* SHORT EXERCISE: The lines to reproduce run from the first one through the line containing "Transmission_Weight=1.0, IOR=1.2)". Reproduce them exactly.

* SOURCE DATA:
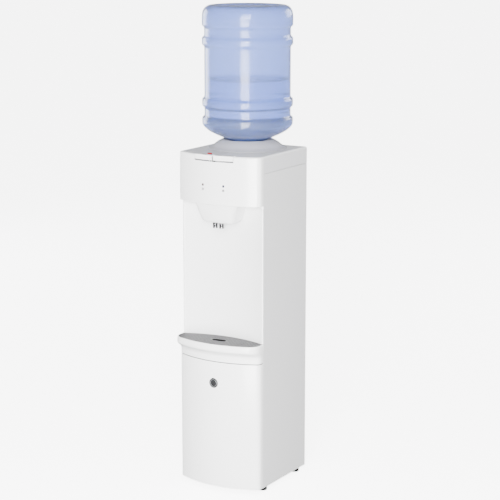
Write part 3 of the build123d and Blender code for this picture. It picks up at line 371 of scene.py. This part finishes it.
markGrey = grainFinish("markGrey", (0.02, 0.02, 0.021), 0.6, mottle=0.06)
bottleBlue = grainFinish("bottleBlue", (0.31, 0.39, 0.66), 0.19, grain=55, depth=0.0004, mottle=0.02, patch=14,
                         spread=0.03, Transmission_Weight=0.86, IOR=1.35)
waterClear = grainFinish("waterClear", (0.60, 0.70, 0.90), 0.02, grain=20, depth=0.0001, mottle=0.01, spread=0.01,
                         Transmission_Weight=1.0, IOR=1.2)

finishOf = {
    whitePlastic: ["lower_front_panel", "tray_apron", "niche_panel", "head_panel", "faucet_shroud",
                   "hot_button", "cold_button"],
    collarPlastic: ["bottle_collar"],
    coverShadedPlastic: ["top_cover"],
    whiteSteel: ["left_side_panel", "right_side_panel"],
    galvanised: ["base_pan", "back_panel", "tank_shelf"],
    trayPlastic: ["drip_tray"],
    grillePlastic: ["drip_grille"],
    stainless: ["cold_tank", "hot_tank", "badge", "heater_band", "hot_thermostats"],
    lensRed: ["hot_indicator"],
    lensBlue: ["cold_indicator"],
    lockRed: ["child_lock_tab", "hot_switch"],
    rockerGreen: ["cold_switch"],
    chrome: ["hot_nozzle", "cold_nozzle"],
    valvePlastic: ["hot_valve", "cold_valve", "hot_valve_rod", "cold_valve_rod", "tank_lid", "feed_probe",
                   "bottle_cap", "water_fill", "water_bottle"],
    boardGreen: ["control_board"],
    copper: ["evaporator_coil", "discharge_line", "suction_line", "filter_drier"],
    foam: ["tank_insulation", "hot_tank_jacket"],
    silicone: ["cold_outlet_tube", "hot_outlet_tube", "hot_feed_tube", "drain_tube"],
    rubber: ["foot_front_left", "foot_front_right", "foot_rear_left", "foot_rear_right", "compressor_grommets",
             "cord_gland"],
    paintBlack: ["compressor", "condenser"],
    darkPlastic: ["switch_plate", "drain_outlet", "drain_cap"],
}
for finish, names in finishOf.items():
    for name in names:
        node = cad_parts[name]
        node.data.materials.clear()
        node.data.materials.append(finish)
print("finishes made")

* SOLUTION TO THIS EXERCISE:
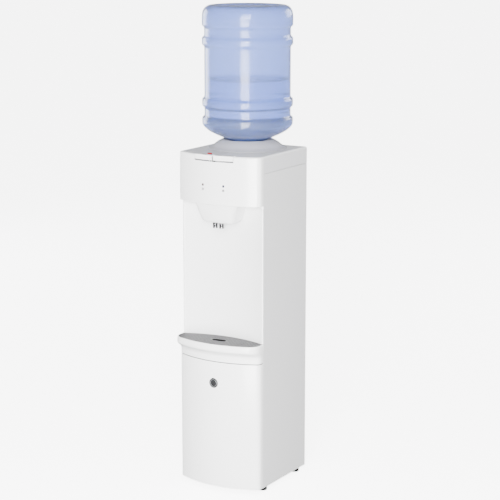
Write part 3 of the build123d and Blender code for this picture. It picks up at line 371 of scene.py. This part finishes it.
markGrey = grainFinish("markGrey", (0.02, 0.02, 0.021), 0.6, mottle=0.06)
bottleBlue = grainFinish("bottleBlue", (0.31, 0.39, 0.66), 0.19, grain=55, depth=0.0004, mottle=0.02, patch=14,
                         spread=0.03, Transmission_Weight=0.86, IOR=1.35)
waterClear = grainFinish("waterClear", (0.60, 0.70, 0.90), 0.02, grain=20, depth=0.0001, mottle=0.01, spread=0.01,
                         Transmission_Weight=1.0, IOR=1.2)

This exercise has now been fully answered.